:: DATASET CONTENT

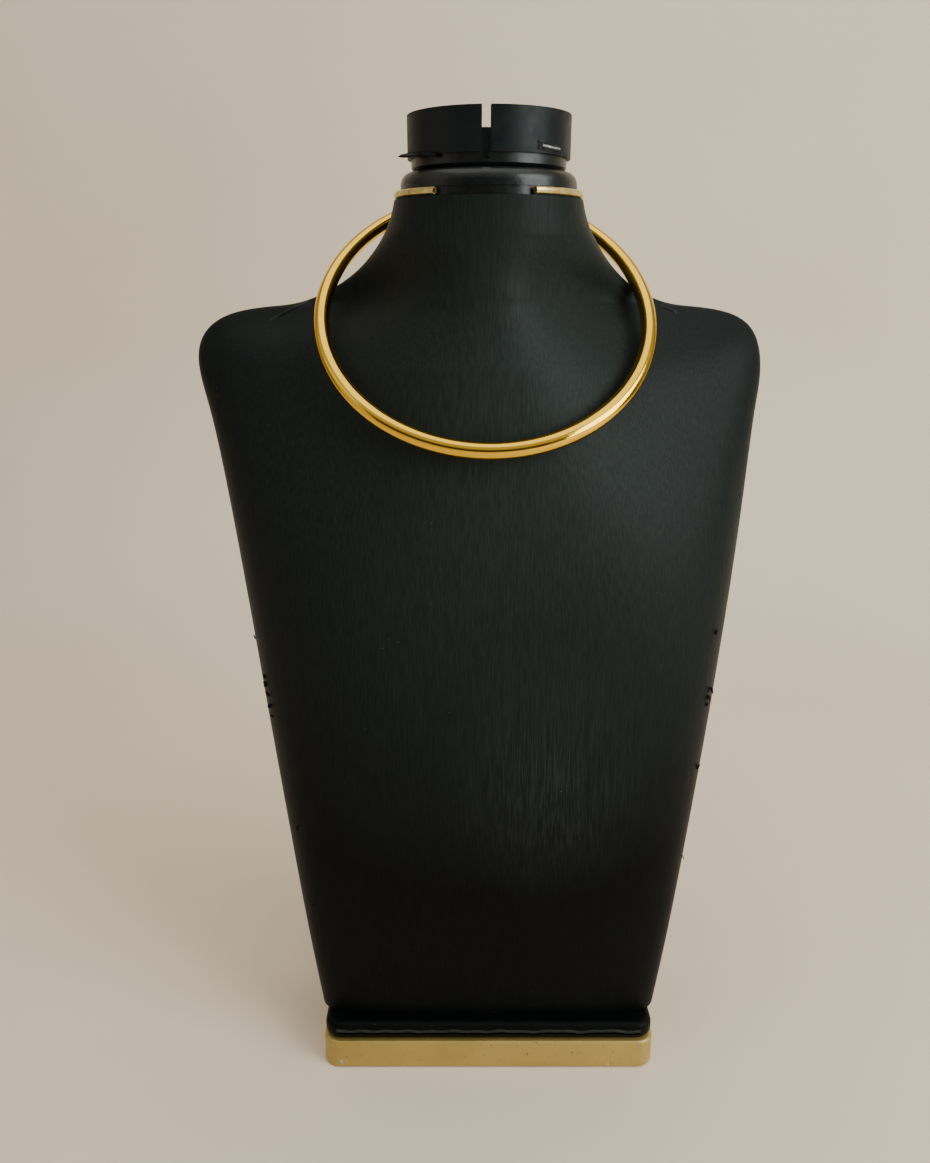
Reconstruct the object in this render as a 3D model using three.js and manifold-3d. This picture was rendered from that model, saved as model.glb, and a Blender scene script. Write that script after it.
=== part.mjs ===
// A rigid tubular collar necklace resting on a neck bust stand.
// Millimetres, +Z up, the front faces -Y, the stand rests on Z = 0.
import * as THREE from "three";
import { ParametricGeometry } from "three/addons/geometries/ParametricGeometry.js";
import { mergeVertices } from "three/addons/utils/BufferGeometryUtils.js";
import Module from "manifold-3d";

const { abs, cos, exp, max, min, PI, pow, sin, sign, sqrt, tan } = Math;
const { degToRad, lerp, smoothstep } = THREE.MathUtils;

const wasm = await Module();
wasm.setup();

// Clearances
const gap = 0.3;

// Collar, on its centre line
const collarWidth = 134;
const collarDepth = 129.4;
const tubeFront = 7.4;
const tubeBack = 6.1;
const collarTurn = degToRad(2);
const collarSide = -2.4;
const collarAboveTrim = 1.6;
const claspLength = 12;
const claspOver = 0.8;

// Base
const baseWidth = 154;
const baseDepth = 80;
const baseHeight = 14.2;
const baseCorner = 8;
const baseEdge = 1.2;
const plinthHeight = 8.6;
const plinthInset = 0.7;
const plinthEdge = 3;

// Bust
const waistWidth = 159;
const shoulderWidth = 249.5;
const shoulderShift = -5;
const neckShift = -1.6;
const torsoHeight = 300;
const cornerDrop = 25;
const shoulderRise = 19.4;
const shoulderTop = 170;
const neckHeight = 39;
const neckWidth = 75.4;
const neckDepth = 70;
const chestDepth = 38.6;
const bellyDepth = 41;
const waistDepth = 33;
const backDepth = 40;
const ridgeBack = 21;
const rimTilt = degToRad(4.2);
const sideBulge = 2.2;
const middlePower = 2.7;
const leanPower = 5;
const cornerPull = 0.6;
const neckCentred = 0.6;

// Handles of the outline's curves, as shares between the widths and heights beside them
const handles = {
  sideMiddle: 0.5,
  cornerOut: 1.16,
  cornerUp: 0.73,
  shoulderOut: 0.74,
  shoulderUp: 0.91,
  flareOut: 0.68,
  flareUp: 0.03,
  throatOut: 0.06,
  throatUp: 0.43,
};

// Neck trim, a hollow piping open at the front
const trimThick = 2.8;
const trimWall = 0.5;
const trimGapLeft = degToRad(35);
const trimGapRight = degToRad(27);

// Disc and split cap on the neck
const discWidth = 70.2;
const discHeight = 6.4;
const discBand = 1.6;
const discRound = 4;
const capWidth = 64.2;
const capHeight = 20;
const capWall = 2.6;
const capFloor = 2.6;
const capTaper = 1.2;
const wrapThick = 1.2;
const wrapAbove = 2.4;
const slotWidth = 3.2;
const slotSide = -1.7;

// Mesh fineness
const fine = {
  tube: 14,
  tubeSteps: 110,
  claspSteps: 6,
  bust: 60,
  torso: 14,
  shoulder: 9,
  neck: 11,
  round: 64,
  trim: 10,
  trimSteps: 72,
  discArc: 8,
  bevel: 4,
  corner: 6,
};

// Fineness of the search for the collar's resting lean
const probes = { around: 12, along: 120, halvings: 30 };
const leanRange = [degToRad(20), degToRad(85)];

const black = { color: 0x121615, roughness: 0.55, metalness: 0 };
const gloss = { color: 0x0c0e0e, roughness: 0.25, metalness: 0 };
const gold = { color: 0xd9b45f, roughness: 0.12, metalness: 1 };
const dullGold = { color: 0xb59a62, roughness: 0.45, metalness: 0.6 };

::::

### WHAT THE EXERCISE ASKS
Reproduce every line of the data verbatim.

### RESPONSE
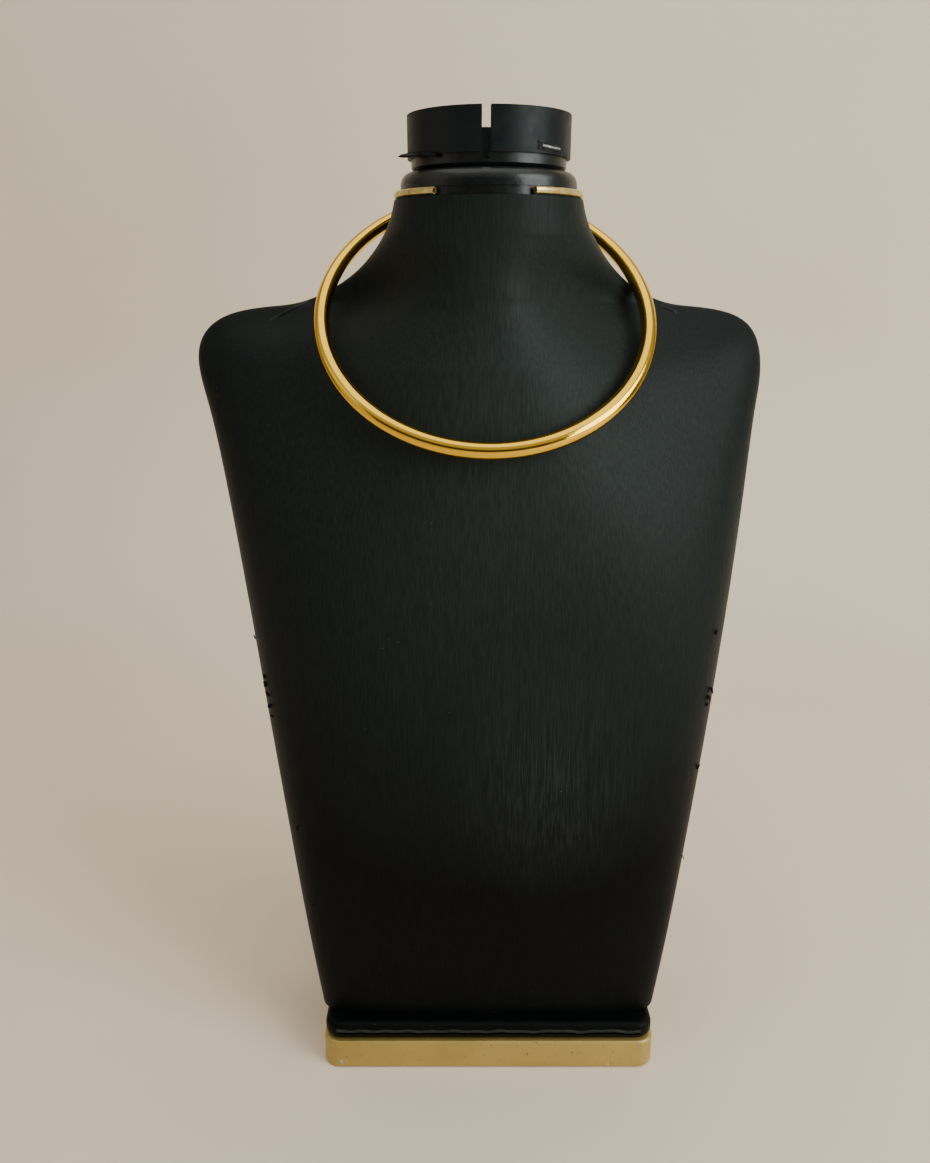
Reconstruct the object in this render as a 3D model using three.js and manifold-3d. This picture was rendered from that model, saved as model.glb, and a Blender scene script. Write that script after it.
=== part.mjs ===
// A rigid tubular collar necklace resting on a neck bust stand.
// Millimetres, +Z up, the front faces -Y, the stand rests on Z = 0.
import * as THREE from "three";
import { ParametricGeometry } from "three/addons/geometries/ParametricGeometry.js";
import { mergeVertices } from "three/addons/utils/BufferGeometryUtils.js";
import Module from "manifold-3d";

const { abs, cos, exp, max, min, PI, pow, sin, sign, sqrt, tan } = Math;
const { degToRad, lerp, smoothstep } = THREE.MathUtils;

const wasm = await Module();
wasm.setup();

// Clearances
const gap = 0.3;

// Collar, on its centre line
const collarWidth = 134;
const collarDepth = 129.4;
const tubeFront = 7.4;
const tubeBack = 6.1;
const collarTurn = degToRad(2);
const collarSide = -2.4;
const collarAboveTrim = 1.6;
const claspLength = 12;
const claspOver = 0.8;

// Base
const baseWidth = 154;
const baseDepth = 80;
const baseHeight = 14.2;
const baseCorner = 8;
const baseEdge = 1.2;
const plinthHeight = 8.6;
const plinthInset = 0.7;
const plinthEdge = 3;

// Bust
const waistWidth = 159;
const shoulderWidth = 249.5;
const shoulderShift = -5;
const neckShift = -1.6;
const torsoHeight = 300;
const cornerDrop = 25;
const shoulderRise = 19.4;
const shoulderTop = 170;
const neckHeight = 39;
const neckWidth = 75.4;
const neckDepth = 70;
const chestDepth = 38.6;
const bellyDepth = 41;
const waistDepth = 33;
const backDepth = 40;
const ridgeBack = 21;
const rimTilt = degToRad(4.2);
const sideBulge = 2.2;
const middlePower = 2.7;
const leanPower = 5;
const cornerPull = 0.6;
const neckCentred = 0.6;

// Handles of the outline's curves, as shares between the widths and heights beside them
const handles = {
  sideMiddle: 0.5,
  cornerOut: 1.16,
  cornerUp: 0.73,
  shoulderOut: 0.74,
  shoulderUp: 0.91,
  flareOut: 0.68,
  flareUp: 0.03,
  throatOut: 0.06,
  throatUp: 0.43,
};

// Neck trim, a hollow piping open at the front
const trimThick = 2.8;
const trimWall = 0.5;
const trimGapLeft = degToRad(35);
const trimGapRight = degToRad(27);

// Disc and split cap on the neck
const discWidth = 70.2;
const discHeight = 6.4;
const discBand = 1.6;
const discRound = 4;
const capWidth = 64.2;
const capHeight = 20;
const capWall = 2.6;
const capFloor = 2.6;
const capTaper = 1.2;
const wrapThick = 1.2;
const wrapAbove = 2.4;
const slotWidth = 3.2;
const slotSide = -1.7;

// Mesh fineness
const fine = {
  tube: 14,
  tubeSteps: 110,
  claspSteps: 6,
  bust: 60,
  torso: 14,
  shoulder: 9,
  neck: 11,
  round: 64,
  trim: 10,
  trimSteps: 72,
  discArc: 8,
  bevel: 4,
  corner: 6,
};

// Fineness of the search for the collar's resting lean
const probes = { around: 12, along: 120, halvings: 30 };
const leanRange = [degToRad(20), degToRad(85)];

const black = { color: 0x121615, roughness: 0.55, metalness: 0 };
const gloss = { color: 0x0c0e0e, roughness: 0.25, metalness: 0 };
const gold = { color: 0xd9b45f, roughness: 0.12, metalness: 1 };
const dullGold = { color: 0xb59a62, roughness: 0.45, metalness: 0.6 };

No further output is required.